Fascinating how The Law did little to nothing to clean the man of the sins that The Law hired him to commit!
**He doesn’t seem to see any necessity of taking Christ’s words hyperbolically.
He takes them literally, and offers a perfectly logical interpretation.**
I wouldn’t agree with Augustine there either, but I think you’re wrong to call all comparosons a category error.
I disagree witn Augustine because I consider a happy existence better than no existience, and no existence better than an unhappy existence.
Existence in bliss is better than non-existence in the same way that one is greater than zero (and the fact that you’d have to exist in order to consciously recognize the truth of either statement doesn’t make either of them any less true.)
Existence in misery is worse than non-existence, in the same way that minus one is less than zero (and the fact that you’d have to exist in order to see and appreciate that fact doesn’t change it either.)
I know what it’s like to live in emotional pain, but I don’t find it helpful to view everything as relative.
If you view the pain as bad, happiness as good, and existence in a state of happiness as intrinsically better than non-existence, you can at least hope everything will be worthwhile in the end (and thank your Creator for bringing you into existence in the first place.)
If you view all things as relative, and existence (whether in pain or bliss) as essentially no better or worse than non-existence, I don’t see how you could ever be grateful to your Creator for bringing you into existence (and I strongly advise you not to use that line of argument with anyone who’s even remotely suicidal.)
Anyway, after all the times you brought this topic up in our private conversations (when I was more interested in your views on other things, and didn’t want to talk about this at all), I hope you’ll forgive me for replying to you here.
I see no reason not to take Christ’s words as literally as George MacDonald, and I believe there are states of existence that are better than non-existence.
That’s why God created us–to share the good we couldn’t experience if we didn’t exist.
P.S. However valuable you found the “category error” argument in your past debates with annihilationists, I believe it is a fallacious argument.
If it is an act of kindness for a man to shoot a horse who’s in constant pain, it would certainly be an act of kindness for God to end the suffering of the incorrigibly wicked (even if “they” didn’t exist to consciously see and appreciate that kindness once they were annihilated–playing semantics with personal pronouns doesn’t change that.)

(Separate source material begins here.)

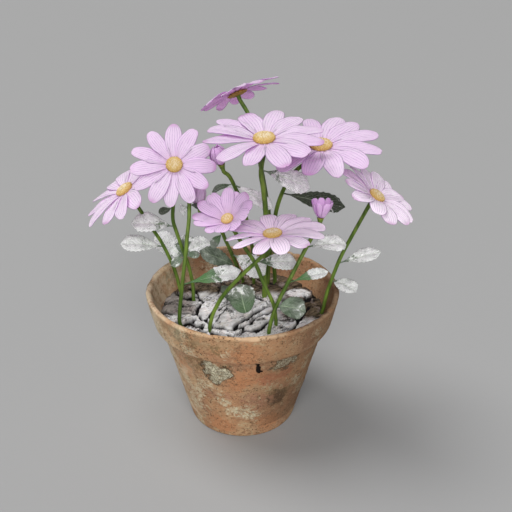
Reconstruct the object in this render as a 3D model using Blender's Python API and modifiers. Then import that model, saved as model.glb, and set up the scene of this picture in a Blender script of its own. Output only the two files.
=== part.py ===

To say otherwise is to say that it would be just as kind for God to go on tormenting them forever, and just as kind for the man to leave the horse to die in pain–that’s nonsense Jason.
Even if you disagree with annihilationists, you should treat them with “fair-togetherness,” and avoid the fallacious arguments (and you should be aware that this particular argument could be quite toxic to anyone who’s really questioning the value of existence.)